In all honestly, I have no idea if I ever won anything, as I know that both Matthew and I never knew to check the results!
The cards would actually be delivered by the Post and Telecommunications Ministry (Yuuseishou) to arrive on January 1, as deliver or reception of such cards before that date is considered bad form... it's like visiting people (pre-1899) before this auspicious date.
When they say that it's the thought that counts - here in Japan it really does.
Sure they might send out 50 or 100 cards... but honestly, no one had to send the stupid gaijin (foreigner) a card. But they did.
And it means a lot to me that they spent the time and effort to write out my name and address (where the heck are people getting my address from?!!) . Some did write it out in English, too... which must have confused the heck out of the postal service.
Actually, I'm betting the post office folks weren't that confused. When it came to receiving mail with English writing on the card or envelope, it either went to me, or to Matthew. And, from what I was told by my bosses at the OBOE (Ohtawara Board of Education), the post office actually had our two addresses on file in English and in Japanese so that they could easily deliver mail to us.
There was only one problem.
Nice family shot from the Yashiro family.
Ohtawara had more gaijin than just the two of us. And, there certainly were more Japanese receiving mail from people outside of Japan, too.
Other gaijin include the : foreign exchange company workers at some of the major electronics companies; the bartending staff at local watering holes; the Asian Farming Institute that taught Japanese farming techniques to people from a plethora of Asian countries; and of course, the Catholic Priest who lived in the church two doors away from me. I always got mail for him (stuff from the Vatican - new candles and chalices), and he always got stuff for me (my box of condoms, and subscription to Juggs).
I know I always send the stuff I received to him unused. I can only hope he did the same for me.
Anyhow... as mentioned at the very top... I never participated in this tradition - more the pity. I never had a card made and sent out and damn it I always felt bad about it whenever a card would arrive in the mail for me.
If you are in Japan during the Winter season, do yourself a favour and look into having a nengajo made up for yourself to send out. You'll be happy you did.
Oh... and happy new year!
Unless you follow the Chinese calendar - you'll have to wait six more weeks, but the feeling is still meant!

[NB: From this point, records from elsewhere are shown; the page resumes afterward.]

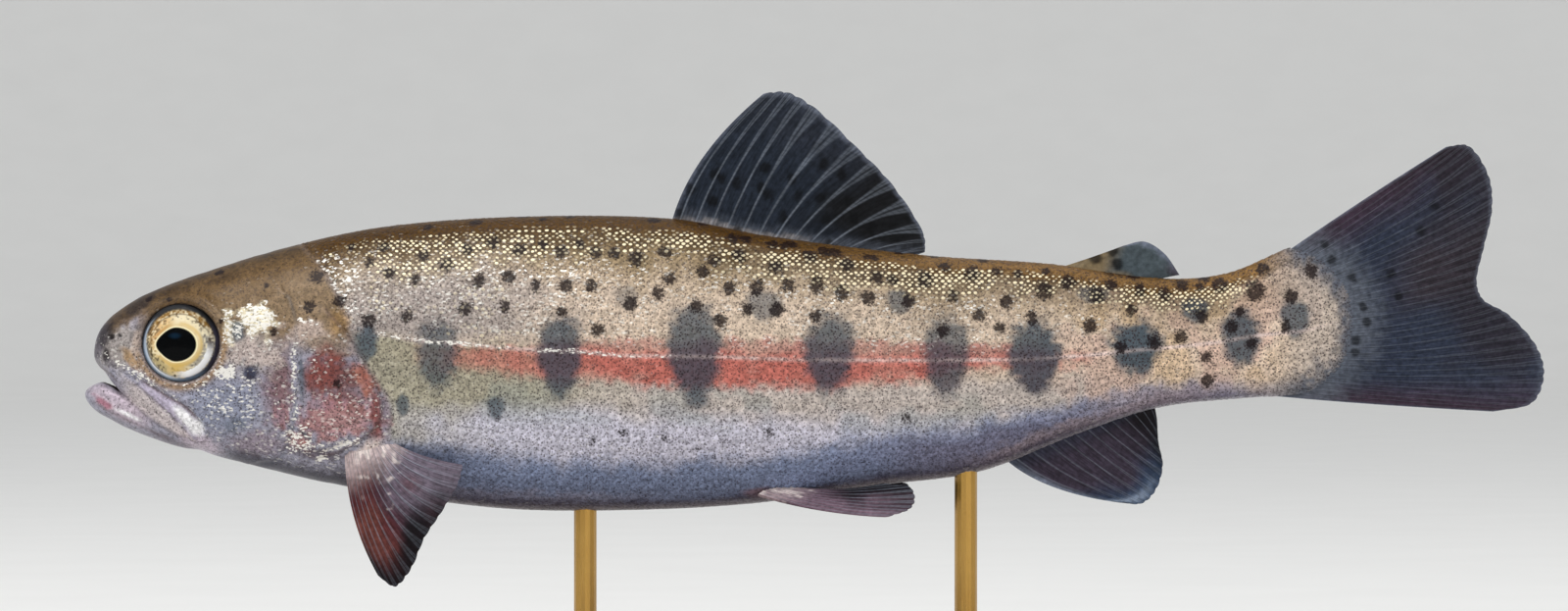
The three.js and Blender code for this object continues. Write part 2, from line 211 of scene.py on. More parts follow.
def setInPlace(piece):
    # from the fish's own millimetres to metres in the shared frame
    points = readPoints(piece) - [fishPlace["length"] / 2, 0, -fishPlace["axisHeight"]]
    writePoints(piece, points / 1000)


def countTriangles(piece):
    sizes = np.zeros(len(piece.data.polygons), int)
    piece.data.polygons.foreach_get("loop_total", sizes)
    return int((sizes - 2).sum())


# The body's lines, in the side view and from above.
bodyShape = {
    "snout": 0.9, "frontRound": 2.0, "tailBow": 115.4, "end": 122.3,
    "back": [(0.9, 3.0), (2.2, 3.2), (4.1, 4.45), (6, 5.5), (10.7, 7.3), (20, 10.1), (29.5, 12), (43, 12.9),
             (56.6, 12.65), (65.5, 11.05), (80.3, 9.2), (92.5, 8.35), (103.5, 6.95), (109.5, 7.45),
             (115.4, 9.9)],
    "belly": [(0.9, -1.9), (2, -2.25), (4, -4.2), (6.9, -6.9), (11, -9.4), (15.4, -10.75), (24.8, -12.9),
              (38.9, -14.95), (50, -15.25), (63.8, -14.6), (76.5, -12.8), (85.9, -11.5), (95.3, -7.9),
              (103, -5.4), (111.7, -4.45), (115.4, -4.3)],
    "widest": [(0.9, -0.3), (4, -0.9), (9, -2.2), (20, -3.4), (28, -2.6), (40, -1.5), (80, -0.6),
               (105, 0.9), (122.3, 3)],
    "halfWidth": [(0.9, 2.7), (2.2, 2.9), (6, 3.9), (13, 5.35), (24, 6.7), (34, 7.1), (48, 7.2), (60, 6.75),
                  (80, 5.1), (100, 3), (112, 1.9), (118, 1.15), (122.3, 0.7)],
    "topPower": [(0.9, 2), (9, 2.3), (30, 2.05), (60, 1.9), (122.3, 2)],
    "bottomPower": [(0.9, 2.2), (5, 3), (12, 2.4), (40, 2.1), (122.3, 2)],
    "scaleBed": 0.15,  # the skin lies this far inside, under the scales
}
jawShape = {
    "tip": 0.0, "end": 14.0, "frontRound": 1.9, "endRound": 0.6,
    "back": [(0, -3.1), (2.5, -3), (4, -3.9), (9, -7.4), (14, -8.2)],
    "belly": [(0, -5.4), (2.2, -6.4), (4.1, -7.4), (8.8, -9.1), (12, -9.5), (14, -9.2)],
    "widest": [(0, -4.1), (4, -5), (14, -8.7)],
    "halfWidth": [(0, 1.7), (2, 2.2), (6, 3.1), (10, 3.8), (14, 3.4)],
    "topPower": [(0, 2.2), (14, 2.6)],
    "bottomPower": [(0, 2), (14, 2.2)],
}
gape = {"along": 5, "up": -4.5, "reach": 4.6, "half": 1.9, "rise": 0.85, "slope": 0.62}
lateralLine = lineThrough([
    (26, 1.75), (28, 1.63), (32, 1.03), (36.9, 0.66), (41.7, 0.19), (47.7, -0.06), (51.2, -0.41),
    (60.7, -0.56), (68.9, -0.83), (89.2, -0.82), (96.1, -0.41), (100.6, 0.05), (106.1, 0.56), (109, 0.91),
    (113, 1.56), (117.1, 1.99), (121.5, 3.2)])

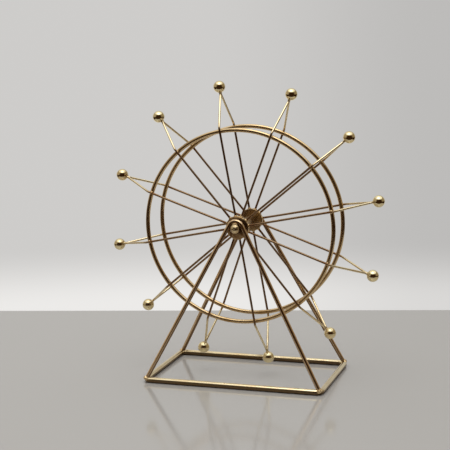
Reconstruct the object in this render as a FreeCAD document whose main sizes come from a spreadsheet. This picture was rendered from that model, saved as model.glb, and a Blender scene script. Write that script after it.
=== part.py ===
import FreeCAD, Part
import math
import os

import Sketcher
from FreeCAD import Placement, Rotation, Vector

# Desk ferris wheel bent and welded from plated wire, in millimetres.
# The origin is on the table, under the middle of the base. +Z is up, the wheel turns about the Y axis
# and the front of the ornament faces -Y. "Front" and "rear" pieces are alike and mirror each other in Y.

FULL_TURN = 360.0
HALF_TURN = 180.0
QUARTER_TURN = 90.0

# Driving dimensions: alias, value, meaning. Wire and rod sizes are diameters.
SIZES = [
    ("hub_height", 130.0, "wheel axis above the table"),
    ("ring_radius", 80.0, "rim, to the middle of its wire"),
    ("ring_wire", 3.5, "rim wire"),
    ("ring_gap", 34.0, "front rim to rear rim, middle to middle"),
    ("spoke_wire", 1.8, "spoke wire"),
    ("spoke_bend_radius", 3.0, "bend outside the rim, to the middle of the wire"),
    ("bend_clearance", 0.3, "from the outer edge of the rim to the start of the bend"),
    ("weld_gap", 0.1, "gap that a weld bridges"),
    ("ring_weld", 2.6, "spot weld of a spoke on a rim"),
    ("ball_count", 12, "balls around the wheel"),
    ("first_ball_angle", 100.0, "degrees from +X towards +Z"),
    ("ball_diameter", 10.0, "ball"),
    ("ball_circle_radius", 115.6, "wheel axis to ball centre"),
    ("ball_drill_depth", 2.4, "blind hole for the two wire tips"),
    ("tip_insertion", 2.0, "wire tips inside the ball"),
    ("tip_clearance", 0.05, "around and between the wire tips in the hole"),
    ("neck_length", 0.7, "straight wire tips outside the ball"),
    ("tip_bend_radius", 2.0, "last bend of a spoke, to the middle of the wire"),
    ("axle_diameter", 4.0, "axle rod"),
    ("axle_running_clearance", 0.05, "radial, hub tube on the axle"),
    ("hub_tube_wall", 2.15, "hub tube"),
    ("disc_diameter", 19.4, "hub disc"),
    ("disc_rim", 3.0, "hub disc, thickness at its edge"),
    ("disc_rise", 2.0, "hub disc, height of its dome above the edge"),
    ("disc_flat_diameter", 6.0, "hub disc, flat middle of the dome"),
    ("disc_clearance", 0.3, "radial, hub disc around the axle"),
    ("socket_depth", 4.0, "hole in the edge of a hub disc for the end of a spoke"),
    ("socket_clearance", 0.05, "radial, around a spoke in its hole"),
    ("socket_end_gap", 0.2, "end of a spoke to the bottom of its hole"),
    ("end_play", 0.3, "wheel to washer on each side"),
    ("washer_diameter", 7.2, "spacer washer"),
    ("washer_thickness", 0.9, "spacer washer"),
    ("washer_clearance", 0.1, "radial, spacer washer on the axle"),
    ("cap_diameter", 7.8, "axle cap"),
    ("cap_skirt", 3.6, "axle cap, straight part"),
    ("cap_dome", 2.5, "axle cap, height of its dome"),
    ("cap_bore_depth", 4.2, "axle cap, hole for the axle"),
    ("axle_seat_gap", 0.2, "end of the axle to the bottom of the cap's hole"),
    ("leg_wire", 3.5, "leg frame wire"),
    ("apex_gap", 0.45, "axle cap to the bent top of a leg frame"),
    ("apex_weld", 4.4, "braze fillet at the top of a leg frame"),
    ("base_rod", 4.7, "base rod"),
    ("base_width", 150.5, "base along X, middle to middle"),
    ("base_depth", 90.0, "base along Y, middle to middle"),
    ("base_bend_radius", 5.0, "corner bends, to the middle of the rod"),
    ("foot_outset", 1.4, "foot of a leg, outward from the middle of the corner bend"),
    ("foot_weld", 5.0, "weld collar around the foot of a leg"),
    ("foot_weld_rise", 1.0, "weld collar, above the middle of the base rod"),
]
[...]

Somewhere wondering if I had won a washing machine,
Andrew Joseph
Today's title is by U2... and appropriately named band for this blog topic: HAPPYNEWYEAR
PS: Upon further review of the New Year's cards I received back in January of 1991, it appears that I DID send out greetings. I apparently wrote things out in Kanji (the Chinese-style Japanese alphabet) and mailed them out. I feel better now. So forget about my opening line to this blog. I'm not a complete loser.